Use this address to fetch your recent GitHub activity with the requests library. We will load the response back from the API into a variable, and loop through the first five responses:
r = json.loads(requests.get(url).text)
for x in r[:5]:
event = x['type'] + ' :: ' + x['repo']['name']
print(event)
Take a moment to print(r) and view all the results. You can also do this by opening the fully-formatted URL above in a web browser. Note the variety of data available around your work in GitHub.
Much more information on the GitHub API is available.
Use chmod to make your script executable, add the path to your script to the PATH environment variable in your ~/.bashrc, source the ~/.bashrc, and run it. Make sure no errors occur.

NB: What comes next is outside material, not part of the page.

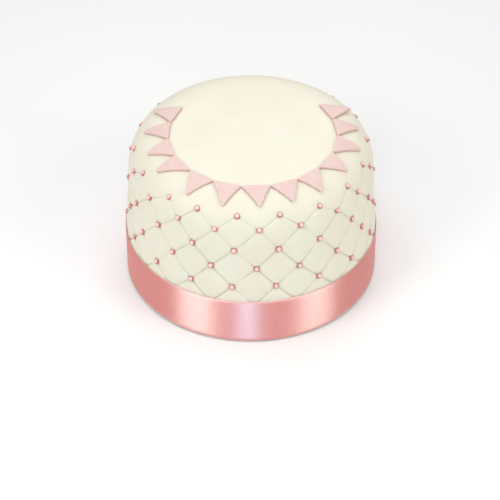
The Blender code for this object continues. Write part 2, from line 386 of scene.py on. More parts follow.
@dataclass(frozen=True)
class RolledIcing:
    """Sugar icing rolled out flat: smooth, hardly shiny, and a little see-through."""

    slot: Slot
    colour: Colour
    cloudy: Colour  # the colour of its faint clouds
    painted_recess_shade: Colour  # painted shade, laid where the icing is pressed in or cut
    painted_shade_mark: Mark
    painted_shade_share: float
    roughness: float
    grain: float
    grain_height: float
    cloud: float = 0.03
    cloud_span: Span = (0.35, 0.7)  # noise up to which it is clear, and from which it is all cloud
    coarse_size: float = 7.0  # of the coarse grain, where the fine grain's is 1
    coarse_height: float = 2.0  # the same for its height
    roughness_spread: float = 0.1
    shine: float = 0.35
    see_through: float = 0.12
    light_depth: float = 0.002  # how far red light goes into it
    light_reach: Colour = (1.0, 0.75, 0.5)  # how far each colour goes, for 1 of red

    def material(self) -> bpy.types.Material:
        """Makes the icing's material.

        Returns:
            The material.
        """
        surface = Surface(self.slot.value)
        place = surface.place()
        clouds = surface.noise(place, self.cloud, detail=3.0).ramp(*self.cloud_span)
        colour = surface.mix(clouds, self.colour, self.cloudy)
        # Painted shade: the icing's colour is darkened in its grooves or on its cut edges
        painted_shade = surface.mark(self.painted_shade_mark) * self.painted_shade_share
        fine, coarse = surface.noise(place, self.grain), surface.noise(place, self.coarse_size * self.grain)
        surface.set(
            Base_Color=surface.mix(painted_shade, colour, self.painted_recess_shade),
            Roughness=self.roughness + self.roughness_spread * coarse,
            Normal=surface.bump(self.grain_height * (fine + self.coarse_height * coarse)),
            Subsurface_Weight=self.see_through,
            Subsurface_Radius=self.light_reach,
            Subsurface_Scale=self.light_depth,
            Specular_IOR_Level=self.shine,
        )
        return surface.material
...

Additional Challenge (Optional): To take it a step further, explore the keys contained in the returned json data and output additional information for each event.
🎉 Success! You’ve successfully created a script that interacts with a real-world API! Your script can now fetch live data from GitHub, parse JSON responses, and display meaningful information. This demonstrates the power of Python for working with web APIs—a skill that’s essential for accessing data from countless services across the internet. Next, let’s explore how to work with environment variables and user input to make your scripts more flexible and interactive.
You created two scripts for this lab (analyze-moby-dick.sh and github-events.py). They should be in a folder ds2002-course/mywork/lab3 within your fork of the course repository, added, committed, and pushed. Then submit the URL of ds2002-course/mywork/lab3 in the text box within Canvas.